The gentle flutter of nylon eased me out of my slumber.  Despite my semi-conscious state, an involuntary smile crept across my face; the unmistakable sound of a tent flapping in the breeze told me that I wasn't home in San Francisco.  I was sleeping above timberline.  In the Wilderness.  Alone. 


There are few things better than a backcountry ski trip with a few good friends, and yet solo trips have their own magical appeal.  There is no greater sense of solitude than gliding along a carpet of snow deep in the wilderness with nary a soul around for miles.  I also have found myself doing more and more solo trips of late since many times my ability to get away is decided at the last minute.  This trip was no exception.  I was brushing my teeth and getting ready to head off to work on Friday morning when I heard my wife ask me the magical question I had been hoping for: "Do you want to go away this weekend?" No sooner had I said yes then I was down in the garage throwing my gear into the car and speeding off to work. The boss agreed to cut me loose early and I quickly took him up on his kind offer.


And so it was that I found myself waking up somewhere along the North Fork of Bishop Creek, high in California's incomparable Sierra Nevada.  This place was the perfect antidote to clear the cobwebs out of my head from the last few weeks. Since mid-February, things in my life have been pretty hectic - had a new baby girl, sold our company, got sent to Malaysia - just to name a few. So what I really needed was to go for a nice solitary ski tour. After consulting my mental list of impromptu two day ski tours, I had settled on a quick loop trip through the northern part of the Evolution Group.

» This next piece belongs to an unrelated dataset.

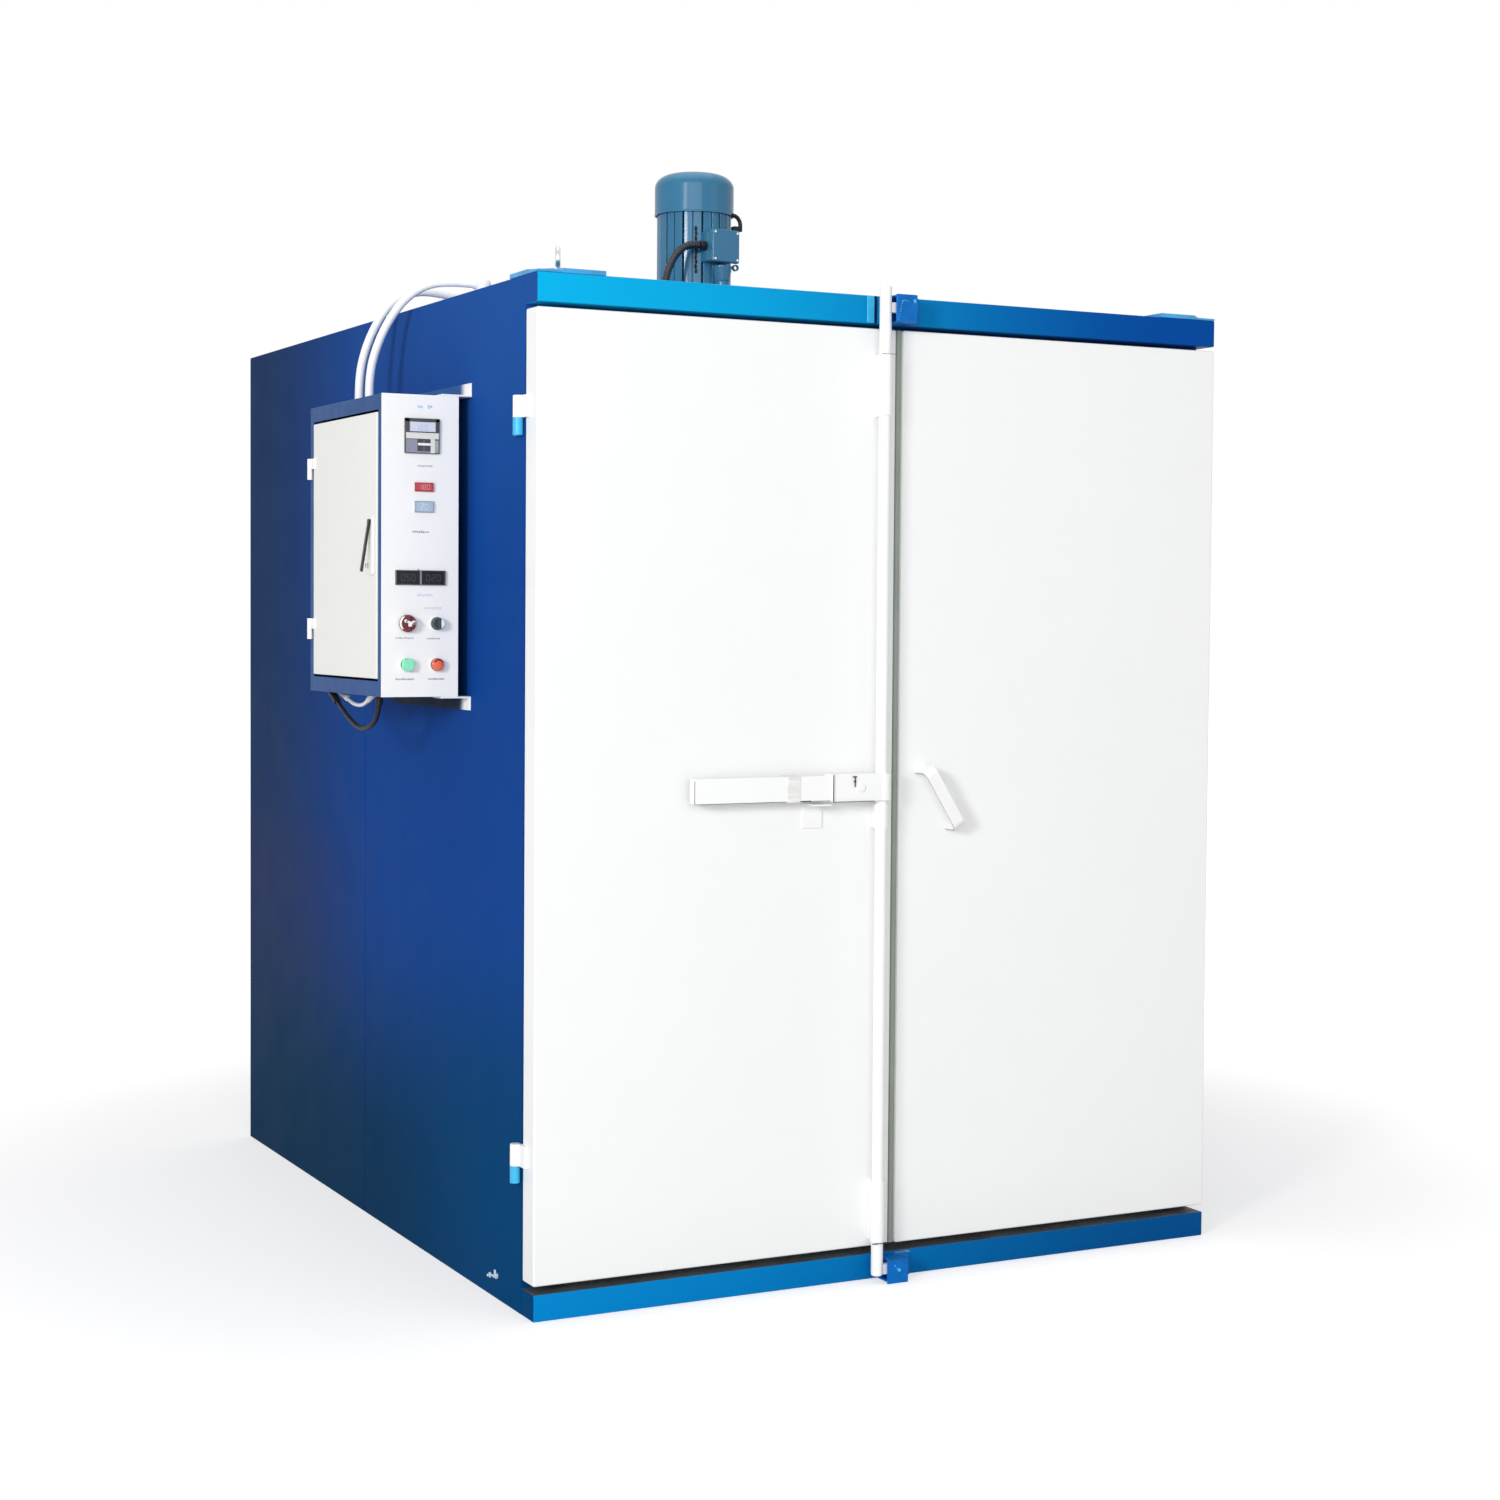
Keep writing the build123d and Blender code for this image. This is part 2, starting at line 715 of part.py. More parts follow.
# Instrument panel and what is set into it
panel_y = (box_y[0], panel_back)


def on_panel(place):
    """Panel coordinates (from its lower left corner) to X and Z."""
    return box_x[0] + place[0], box_z[0] + place[1]


def instrument(place, width, height):
    """Bezel on the panel with a body behind it."""
    x, z = on_panel(place)
    bezel_y = (box_y[0] - bezel_depth, box_y[0])
    bezel = block((x - width / 2, x + width / 2), bezel_y, (z - height / 2, z + height / 2))
    half_w = width / 2 - instrument_body_margin
    half_h = height / 2 - instrument_body_margin
    body_y = (box_y[0], box_y[0] + instrument_body_depth)
    return bezel + block((x - half_w, x + half_w), body_y, (z - half_h, z + half_h))


def instrument_hole(place, width, height):
    x, z = on_panel(place)
    half_w = width / 2 - instrument_body_margin + cutout_clearance
    half_h = height / 2 - instrument_body_margin + cutout_clearance
    return block((x - half_w, x + half_w), panel_y, (z - half_h, z + half_h))


instruments = {
    "temperature_controller": (controller_centre, controller_width, controller_height),
    "red_display": (red_display_centre, display_width, red_display_height),
    "blue_display": (blue_display_centre, display_width, blue_display_height),
    "twin_counter": (counter_centre, counter_width, counter_height),
}
panel = block(box_x, panel_y, box_z)
for name, values in instruments.items():
    keep_node(name, instrument(*values))
    panel -= instrument_hole(*values)


def panel_rod(radius, place, y_low, y_high):
    x, z = on_panel(place)
    return rod(radius, (x, y_low, z), (x, y_high, z))


knob_places = {
    "left_knob": (left_column, knob_row_height),
    "right_knob": (right_column, knob_row_height),
}
button_places = {
    "green_button": (left_column, button_row_height),
    "orange_button": (right_column, button_row_height),
}
collar_front = box_y[0] - collar_depth
barrel_end = box_y[0] + collar_barrel_depth
collars = []
for name, place in {**knob_places, **button_places}.items():
    collar = panel_rod(collar_radius, place, collar_front, box_y[0])
    collar += panel_rod(collar_barrel_radius, place, box_y[0], barrel_end)
    if name in knob_places:
        collar -= panel_rod(knob_stem_radius + stem_clearance, place, collar_front,
                            collar_front + knob_stem_length + knob_stem_room)
    else:
        collar -= panel_rod(button_radius + button_clearance, place, collar_front,
                            collar_front + button_depth + button_travel)
    collars.append(collar)
    panel -= panel_rod(collar_barrel_radius + cutout_clearance, place, *panel_y)
keep_node("control_collars", *collars)
keep_node("instrument_panel", panel)

knob_face = collar_front - knob_clearance
for name, radius in (("left_knob", left_knob_radius), ("right_knob", right_knob_radius)):
    place = knob_places[name]
    knob = panel_rod(radius, place, knob_face - knob_depth, knob_face)
    knob += panel_rod(knob_stem_radius, place, knob_face, collar_front + knob_stem_length)
    keep_node(name, knob)

for name, place in button_places.items():
    head_back = collar_front - button_travel - button_proud
    button = panel_rod(button_head_radius, place, head_back - button_head_depth, head_back)
    button += panel_rod(button_radius, place, head_back, head_back + button_depth)
    keep_node(name, button)

# Conduits and cables, as routes of straight runs and tangent arcs


def from_point(base, offsets):
    """Route points given as offsets from the corner that the cord hangs on."""
    return [tuple(origin + offset for origin, offset in zip(base, step)) for step in offsets]


def cord_radii(points):
    """Each arc is as large as its two runs allow."""
    radii = []
    vectors = [Vector(*point) for point in points]
    for before, corner, after in zip(vectors, vectors[1:], vectors[2:]):
        run_in = corner - before
        run_out = after - corner
        half_turn = radians(run_in.get_angle(run_out)) / 2
        radii.append(arc_share * min(run_in.length, run_out.length) / tan(half_turn))
    return radii


def cord_tube(name, points, diameter):
    radii = cord_radii(points)
    path = FilletPolyline(*points, radius=radii)
    start = Plane(origin=path @ 0, z_dir=path % 0)
    tube = sweep(start * Circle(diameter / 2), path)
    print(name, "length", round(path.length), "radii", [round(radius) for radius in radii])
    print(name, "volume ratio", round(tube.volume / (pi * diameter ** 2 / 4 * path.length), 4))
    keep_node(name, tube)


rear_conduit_route = from_point((left, front, oven_height), [
    (-105, 840, -212), (-105, 840, -160), (-91, 840.5, -96), (-66, 841.5, -38),
    (-31, 842.5, 16), (24, 842.5, 49), (85, 840.5, 52), (140, 838.5, 41),
])
front_conduit_route = from_point((left, front, oven_height), [
    (-105, 766, -212), (-105, 766, -160), (-89, 764.5, -96), (-64, 759.5, -38),
    (-31, 742.5, 16), (9, 705.5, 50), (55, 657.5, 55), (96, 615.5, 47),
])
motor_hose_route = from_point((0, 0, oven_height), [
    (-150, -135, 22), (-150, -135, 62), (-148, -134, 106), (-140, -131, 148),
    (-122, -127, 188), (-96, -124, 218), (-67.7, -121.6, 230), (-42, -118, 230),
])
black_cable_route = from_point((left, front, box_bottom), [
    (-170, 503.5, -22), (-171, 505.5, -38), (-171, 518.5, -55), (-172, 545.5, -69),
    (-172, 581.5, -77), (-173, 621.5, -79), (-173, 665.5, -71), (-173, 711.5, -56),
    (-172, 754.5, -40), (-171, 793.5, -24),
])
white_cable_route = from_point((left, front, box_bottom), [
    (-150, 633.5, -15), (-150, 659.5, -25), (-150, 689.5, -29), (-150, 723.5, -29),
    (-150, 757.5, -24), (-150, 785.5, -16),
])


def gland(x, y, z, side):
    """Gland with a hexagon nut on a horizontal plate, above it (1) or below it (-1)."""
    nut_low = min(z, z + side * gland_nut_height)
    nut = Pos(x, y, nut_low) * extrude(RegularPolygon(gland_radius, 6), gland_nut_height)
    end = z + side * gland_height
    return nut + rod(conduit_diameter / 2 + gland_wall, (x, y, z), (x, y, end))


def elbow(route):
    """Roof elbow whose mouth faces the conduit's end."""
    mouth = Vector(*route[-1])
    along = (mouth - Vector(*route[-2])).normalized()
    heel = mouth + along * elbow_neck
    neck = rod(conduit_diameter / 2 + gland_wall, tuple(mouth), tuple(heel))
    stem = rod(elbow_radius, (heel.X, heel.Y, oven_height), (heel.X, heel.Y, heel.Z))
    return neck + stem + Pos(heel.X, heel.Y, heel.Z) * Sphere(elbow_radius)


def boot(start, inward, diameter):
    """Rubber boot from a cable's end up to the underside of the box."""
    mouth = Vector(*start)
    along = (mouth - Vector(*inward)).normalized()
    reach = 2 * (box_z[0] - mouth.Z) / along.Z
    sleeve = rod(diameter / 2 + boot_wall, tuple(mouth), tuple(mouth + along * reach))
    above = block(box_x, box_y, (box_z[0], box_z[0] + box_height))
    return sleeve - above


def side_gland(route):
    """Gland between the terminal box's side and the hose's end."""
    mouth = Vector(*route[-1])
    along = (mouth - Vector(*route[-2])).normalized()
    stub = rod(hose_diameter / 2 + gland_wall, tuple(mouth), tuple(mouth + along * gland_height))
    return stub - terminal_solid


def two_boots(route, diameter):
    """The boots at both ends of a cable under the box."""
    return boot(route[0], route[1], diameter), boot(route[-1], route[-2], diameter)


conduit_routes = (rear_conduit_route, front_conduit_route)
conduit_glands = [gland(*route[0][:2], box_z[1], 1) for route in conduit_routes]
keep_node("conduit_fittings", *conduit_glands, *[elbow(route) for route in conduit_routes])
keep_node("hose_glands", gland(*motor_hose_route[0][:2], oven_height, 1), side_gland(motor_hose_route))
black_boots = two_boots(black_cable_route, cable_diameter)
white_boots = two_boots(white_cable_route, white_cable_diameter)
keep_node("cable_boots", *black_boots, *white_boots)
cord_tube("rear_conduit", rear_conduit_route, conduit_diameter)
cord_tube("front_conduit", front_conduit_route, conduit_diameter)
cord_tube("motor_hose", motor_hose_route, hose_diameter)
cord_tube("black_cable", black_cable_route, cable_diameter)
cord_tube("white_cable", white_cable_route, white_cable_diameter)
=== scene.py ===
# %% [markdown]
# # A batch curing oven, dressed over its CAD frame
# The oven is an insulated steel cabinet with two white doors, a locking bar, a fan
# motor on the roof and a control box on its left wall. The CAD model already gives
# every main shape at its true place, so this lesson adds what Blender is good at:
# rounded sheet edges, small fittings, and paint, zinc, plastic and rubber finishes.
# Everything is in metres, and the origin is the middle of the footprint on the floor.

# %% Load the frame
import bmesh
import bpy
from math import cos, pi, radians, sin
from random import Random
from mathutils import Matrix, Vector


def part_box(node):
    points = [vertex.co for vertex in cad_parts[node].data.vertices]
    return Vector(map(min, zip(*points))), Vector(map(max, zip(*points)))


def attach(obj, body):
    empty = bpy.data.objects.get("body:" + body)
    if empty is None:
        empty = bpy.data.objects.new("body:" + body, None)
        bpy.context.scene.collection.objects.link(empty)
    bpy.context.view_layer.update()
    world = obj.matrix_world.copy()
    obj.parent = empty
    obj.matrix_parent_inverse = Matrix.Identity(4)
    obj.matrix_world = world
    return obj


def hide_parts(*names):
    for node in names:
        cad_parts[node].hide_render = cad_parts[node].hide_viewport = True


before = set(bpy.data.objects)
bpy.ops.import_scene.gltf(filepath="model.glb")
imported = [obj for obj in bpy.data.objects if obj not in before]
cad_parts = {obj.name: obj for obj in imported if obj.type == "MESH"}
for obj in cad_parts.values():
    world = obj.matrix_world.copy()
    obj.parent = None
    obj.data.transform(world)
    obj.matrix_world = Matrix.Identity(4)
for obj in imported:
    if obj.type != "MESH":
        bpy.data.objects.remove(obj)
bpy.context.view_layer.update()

# %% [markdown]
# ## The camera
# A camera could be placed by eye, but then nothing else could be trusted. This one
# was fitted to the seven corners of the cabinet, which gives where it stood, its
# heading, its small tilt and roll, and the length of its lens. Its three axes are
# worked out from those angles and written straight into its matrix.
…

I had reached the trailhead late after the always long drive from home.  In the waning daylight I quickly lashed the skis to the pack and headed for Piute Pass.  A dusty one mile walk from the overnight parking lot gets you to the actual trailhead, where the snowline still seemed light years away (photo).  I hiked up a well-maintained trail beneath the colorful Piute Crags until both the daylight and my energy faded. I pushed myself a little bit further by headlamp and then dropped my pack behind a huge boulder near serene Loch Leven. No tent was necessary; I just unfolded my sleeping bag on the granite and passed out.